* _INSTRUCTIONS TO FOLLOW_:
Write out exactly the lines that run from the line containing "Reconstruct the object" through the line containing "the body's middle."; both end lines belong to the answer.
** START OF MATERIAL FOR THIS TASK **
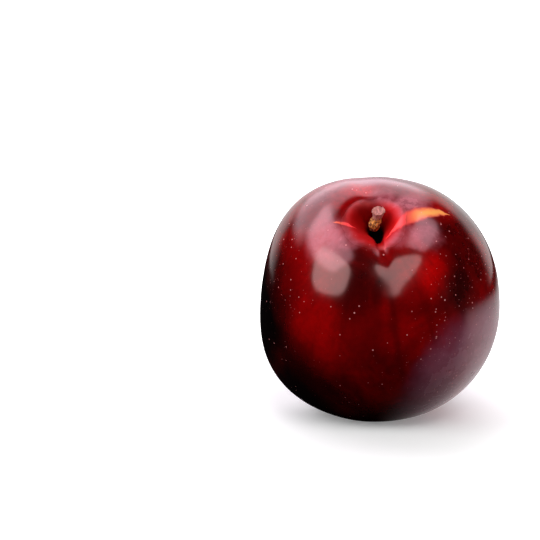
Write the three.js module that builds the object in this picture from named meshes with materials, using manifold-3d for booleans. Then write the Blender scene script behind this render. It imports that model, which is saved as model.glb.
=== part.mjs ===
// A round red-black plum at rest: one grown fruit with a stem cavity, a seam and a flat rest spot,
// and the short torn stub of stalk left standing in the cavity.
// Millimetres, +Z up, seam and stem cavity turned toward -Y, origin in the middle of the rest spot.
import * as THREE from "three";
import Module from "manifold-3d";

// ---- body of the fruit, in its own frame: stem end up, seam toward -Y ----
const CHEEK_RADIUS = 30.1; // half the width across the two cheeks
const SEAM_RADIUS = 32.6; // half the depth from the seam to the back
const POLAR_RADIUS = 31.6; // half the height from stem end to blossom end
const ROUNDNESS = 2.03; // 2 is an ellipsoid, more is squarer

// ---- gentle swellings and flats that make this fruit uneven, by direction in the resting frame ----
const LEFT_SHOULDER = { azimuth: -100, elevation: 42, spread: 40, height: 3.0 };
const LEFT_WAIST = { azimuth: -80, elevation: 12, spread: 38, height: -1.3 };
const LEFT_BASE = { azimuth: -86, elevation: -32, spread: 38, height: 4.1 };
const RIGHT_BASE = { azimuth: 88, elevation: -34, spread: 28, height: 0.5 };
const BACK_CROWN = { azimuth: 180, elevation: 80, spread: 36, height: -0.8 };
const BACK_LEFT_CROWN = { azimuth: -150, elevation: 68, spread: 30, height: -0.9 };
const LEFT = [LEFT_SHOULDER, LEFT_WAIST, LEFT_BASE];
const SWELLINGS = [...LEFT, RIGHT_BASE, BACK_CROWN, BACK_LEFT_CROWN];

// ---- stem cavity ----
const CAVITY_LEVEL = 26; // distance from the middle of the fruit at which cavity widths are measured
const BOWL_DEPTH = 2.2; // wide shallow bowl around the stalk
const BOWL_SPREAD = 9.0; // radius at which the bowl has risen by two thirds
const THROAT_DEPTH = 5.6; // steeper hollow inside the bowl
const THROAT_SPREAD = 3.9;
const THROAT_WALL = 2.6; // exponent: higher is a steeper wall
const THROAT_STRETCH = 1.4; // how much longer it is on the seam side
const PIT_DEPTH = 3.2; // narrow hole at the foot of the stalk, shaped like a drop
const PIT_HALF_WIDTH = 2.3;
const PIT_NARROWING = 0.65; // share of that width lost toward the seam
const PIT_BACK_REACH = 3.1;
const PIT_SEAM_REACH = 7.6;
const PIT_WALL = 5; // exponent: higher is a steeper wall

// ---- seam, running from the cavity down the front and under the fruit ----
const SEAM_TURN = 6; // degrees round the stem axis, toward the right
const CREASE_DEPTH = 0.5; // crease where the seam leaves the cavity, narrowing to nothing
const CREASE_HALF_WIDTH = 2.2;
const CREASE_NARROWING = 0.5; // share of that width lost by its end
const CREASE_END = 0.62; // radians from the stem end
const FURROW_DEPTH = 0.35; // broad shallow furrow either side of the crease
const FURROW_HALF_WIDTH = 7.0;
const FURROW_KEPT = 0.4; // share of the furrow still there at the blossom end
const FADE_START = 0.5; // radians from the stem end
const FADE_END = 2.3;
const BACK_NOTCH_DEPTH = 0.7; // where the seam line leaves the cavity at the back
const BACK_NOTCH_HALF_WIDTH = 3.0;
const BACK_NOTCH_START = 0.35;
const BACK_NOTCH_END = 0.95;
const SEAM_RISE_START = 0.05;
const SEAM_RISE_END = 0.3;
const SEAM_SIDE = 0.35; // share of the radius over which the seam fades in across the stem axis

// ---- blossom end ----
const BLOSSOM_DIMPLE_DEPTH = 0.55;
const BLOSSOM_DIMPLE_SPREAD = 0.13; // radians

// ---- how the fruit rests ----
const STEM_TILT = 36.5; // degrees the stem end leans toward the front
const STEM_LEAN = -6; // degrees it leans to the left
const REST_PRESS = 1.35; // how much of the round underside the rest spot takes away

// ---- stalk stub ----
const STUB_GAP = 0.3; // clear of the fruit all round
const STUB_FOOT_RADIUS = 1.2;
const STUB_WAIST_RADIUS = 1.35;
const STUB_HEAD_RADIUS = 1.8;
const STUB_LENGTH = 5.7;
const STUB_WAIST_AT = 0.45; // share of its length
const STUB_BACKSET = 0.8; // its foot stands back from the stem axis, away from the seam
const STUB_BEND = 0.2; // its head leans back by this
const STUB_SIDESET = 0.4; // its foot stands to the right of the axis
const STUB_SIDE_LEAN = 1.0; // and its head further right
const STUB_FLUTES = 5; // ridges round it where the fibres tore
const STUB_FLUTE_DEPTH = 0.14;
const STUB_TORN_RISE = 0.5; // the torn top stands higher at the back
const STUB_TORN_DISH = 0.35; // and is hollow in the middle

// ---- mesh fineness ----
const ROUND_STEPS = 72;
const CAVITY_RINGS = 19;
const CAVITY_LIMIT = 0.62; // radians from the stem end where the finer rings stop
const CAVITY_CROWDING = 1.4; // how much the rings crowd toward the pit
const BODY_RINGS = 26;
const STUB_ROUND_STEPS = 30;
const STUB_RINGS = 9;
const STUB_TOP_RINGS = 3;

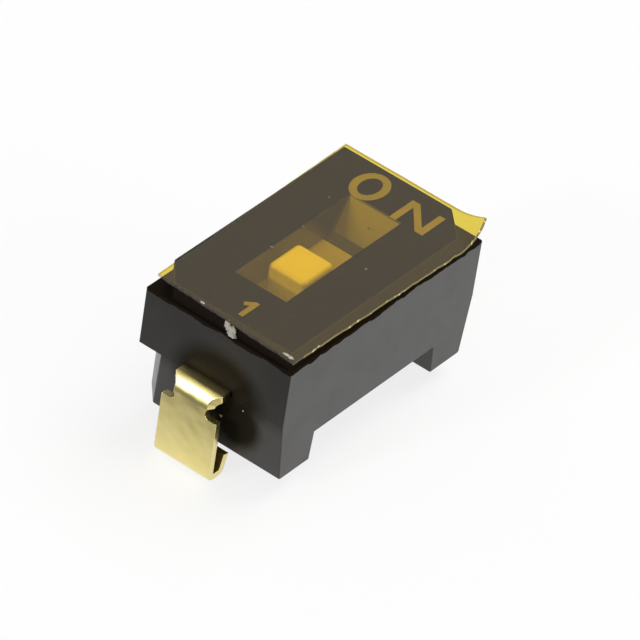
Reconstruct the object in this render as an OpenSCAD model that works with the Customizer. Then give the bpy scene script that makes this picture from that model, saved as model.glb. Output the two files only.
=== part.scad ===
// One-position surface-mount slide switch with hooked terminals and a seal tape over its slot.
// +Z is up from the solder plane, +Y points to the ON end, and X = 0, Y = 0 is the body's middle.

/* [Body] */
// Length of the body between its two end faces
body_l = 5.4; // [5.2:0.05:7]
// Width of the body
body_w = 3.2; // [3:0.05:5]
// Height of the feet above the solder plane
standoff = 0.38; // [0.3:0.01:0.6]
// Height of the base from its feet to the parting plane
base_h = 1.24; // [0.9:0.02:2]
// Height of the cover's side walls above the parting plane
cover_h = 1.21; // [1.15:0.02:1.8]
// Height of the raised deck above the shoulder of the side walls
deck_rise = 0.35; // [0.1:0.01:0.5]

/* [Base] */
// Length of each foot across the end of the base
foot_l = 0.975; // [0.5:0.025:1.4]
// Height of the clear space between the feet
notch_h = 0.59; // [0.3:0.01:0.7]
// Lean of the inner face of a foot
foot_lean = 0.045; // [0:0.005:0.15]
// Inward draft of each end face at its lower edge
end_draft = 0.137; // [0:0.005:0.2]
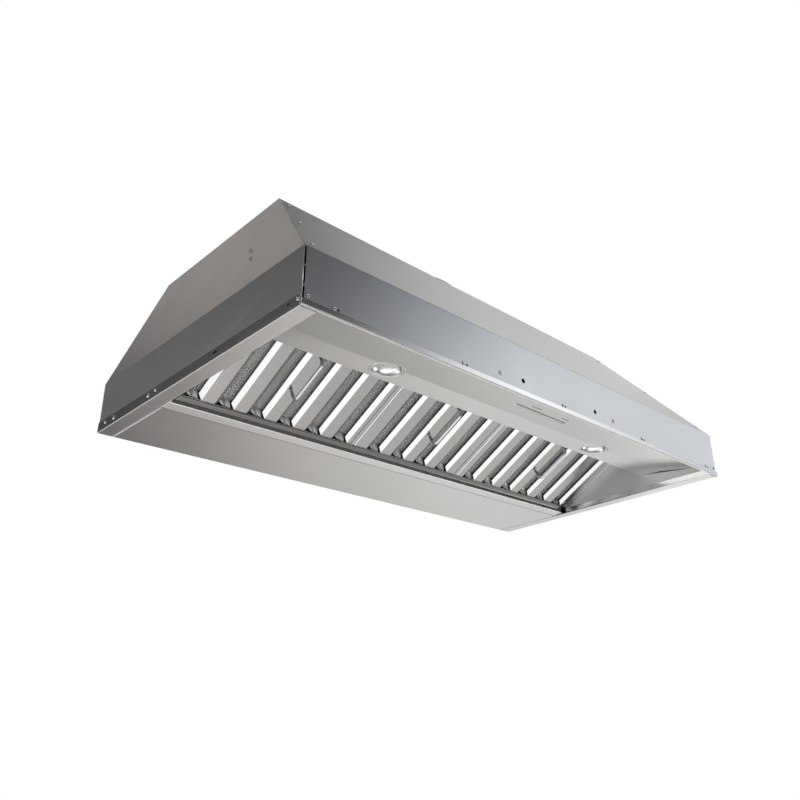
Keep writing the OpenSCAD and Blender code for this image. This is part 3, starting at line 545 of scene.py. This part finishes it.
def tube(work, path, radius, segments):
    rings = []
    side = Vector((1, 0, 0))
    for k, point in enumerate(path):
        ahead = (path[min(k + 1, len(path) - 1)] - path[max(k - 1, 0)]).normalized()
        across = side.cross(ahead).normalized()
        ring = []
        for j in range(segments):
            a = 2 * math.pi * j / segments
            ring.append(work.verts.new(point + (side * math.cos(a) + across * math.sin(a)) * radius * mm))
        rings.append(ring)
    for first, second in zip(rings, rings[1:]):
        for j in range(segments):
            after = (j + 1) % segments
            work.faces.new((first[j], first[after], second[after], second[j]))
    work.faces.new(rings[0][::-1])
    work.faces.new(rings[-1])


handlePlan = {"low": 77.0, "long": 83.0, "out": 33.0, "bend": 11.0, "wire": 3.2, "aside": 8.0, "face": 0.8,
              "foot": 0.5, "steps": 12, "segments": 20}


def makeHandle(name, x):
    plan = handlePlan
    low, high, bend = plan["low"], plan["low"] + plan["long"], plan["bend"]
    leg = plan["out"] - bend
    turns = [math.pi / 2 * k / plan["steps"] for k in range(plan["steps"] + 1)]
    x -= plan["aside"]
    path = [onFilter(x, low, plan["foot"]), onFilter(x, low, -leg / 2)]
    path += [onFilter(x, low + bend - bend * math.cos(a), -leg - bend * math.sin(a)) for a in turns]
    path += [onFilter(x, high - bend + bend * math.sin(a), -leg - bend * math.cos(a)) for a in turns]
    path += [onFilter(x, high, -leg / 2), onFilter(x, high, plan["foot"])]
    work = bmesh.new()
    tube(work, path, plan["wire"], plan["segments"])
    outward = (onFilter(0, 0, -1) - onFilter(0, 0, 0)).normalized()
    for s in (low, high):  # a small weld bead round each foot
        bead = [(plan["wire"] - 0.2, 1.3), (plan["wire"] + 0.5, 0.9), (plan["wire"] + 1.0, 0.35),
                (plan["wire"] + 1.3, 0.0)]
        spin(work, bead, standOn(onFilter(x, s, plan["face"]), outward), 24)
    node = name + "_filter_handle"
    newPiece(node + "Wire", work, bodyOf[node], "wireChrome", (node,))


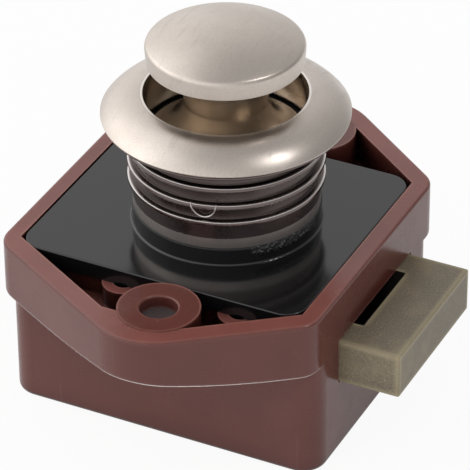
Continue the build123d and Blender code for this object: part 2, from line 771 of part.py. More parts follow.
** END OF MATERIAL FOR THIS TASK **
* _ANSWER TO THIS PROBLEM_:
Reconstruct the object in this render as an OpenSCAD model that works with the Customizer. Then give the bpy scene script that makes this picture from that model, saved as model.glb. Output the two files only.
=== part.scad ===
// One-position surface-mount slide switch with hooked terminals and a seal tape over its slot.
// +Z is up from the solder plane, +Y points to the ON end, and X = 0, Y = 0 is the body's middle.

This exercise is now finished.